7. Oh, and There’s a Baby
Have I mentioned the baby yet? There’s a baby in Death Stranding, BB, a so-called “bridge baby.” It’s kept in artificial gestation and used as a crude means of further bridging the boundary between life and death, allowing people to perceive the usually invisible BTs and avoid them. Sam carries BB in a mechanical womb on his chest. It’s another type of collapsing, of the cisgendered stereotypes that suggest that only women ever gestate children, and also between the boundaries of different stages of existence.
There are, naturally, interactions baked into the game to visit with and soothe the baby. It’s a lonely trip, but you aren’t entirely alone. BB is always with you.
8. The Boredom Helps
Boredom isn’t a wall. It’s a window. Boredom is a way of paying attention. Boredom doesn’t necessarily dull. Sometimes, it heightens. It’s a restlessness in your arms. A tension in your fingers. A working, busy glance around the room looking for something to do. Sometimes, boredom can put us to sleep. But it also has a way of waking people up. Boredom primes you to notice.
9. It’s a Stellar Mixtape
Death Stranding has a star-studded soundtrack. There is music here from bands like CHVRCHES and Low Roar, peppered throughout the game the way celebrities regularly make cameos as in-game characters. It feels, on one hand, like another entry in Hideo Kojima’s ongoing middle-school crush on cinema.

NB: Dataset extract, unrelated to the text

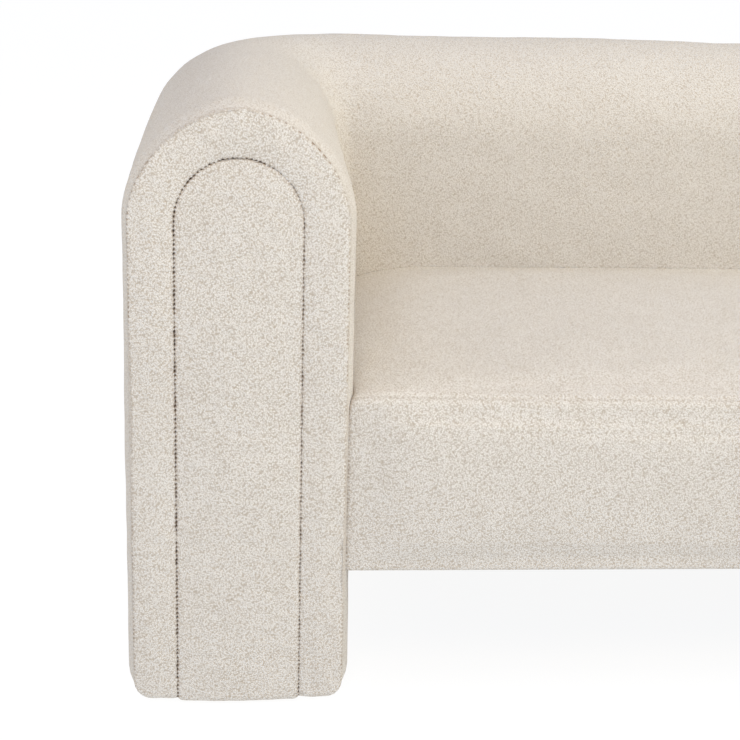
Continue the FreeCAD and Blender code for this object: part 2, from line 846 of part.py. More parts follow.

Films have recognizable faces and hot mixtapes of original tracks from big names. So, too, does Death Stranding.
But also. Sometimes the songs will start up in the middle of a journey, a cry in the wilderness. These songs light up the open frontier. In these moments, the game feels like a masterful mood piece or some scenic music video. The spaces in Death Stranding are often, so far, functionally empty. Uneventful, save for occasional run-ins with BTs and ever-present minor obstacles to adjust for. But that makes them open canvases for this sort of experience. A great song can make a world of difference.
10. It’s Fascinating
If boredom is a window, here’s what I see. The greenery is vivid against the gray of the sky. Sam wobbles slightly as he walks, and I have to carefully keep him from picking up too much momentum as he stumbles slightly over a small rock. He’s bowled over a bit by the weight on his back, a little over a hundred kilograms.
The rain passes fast. I stop, letting Sam catch his breath. I drink something, and grab the BB’s artificial womb. I tap and shake it, soothing the child. He laughs and presses his face to the glass. I look forward to the horizon. It’s beautiful, and still. I’m bored. I’m fascinated. I keep going.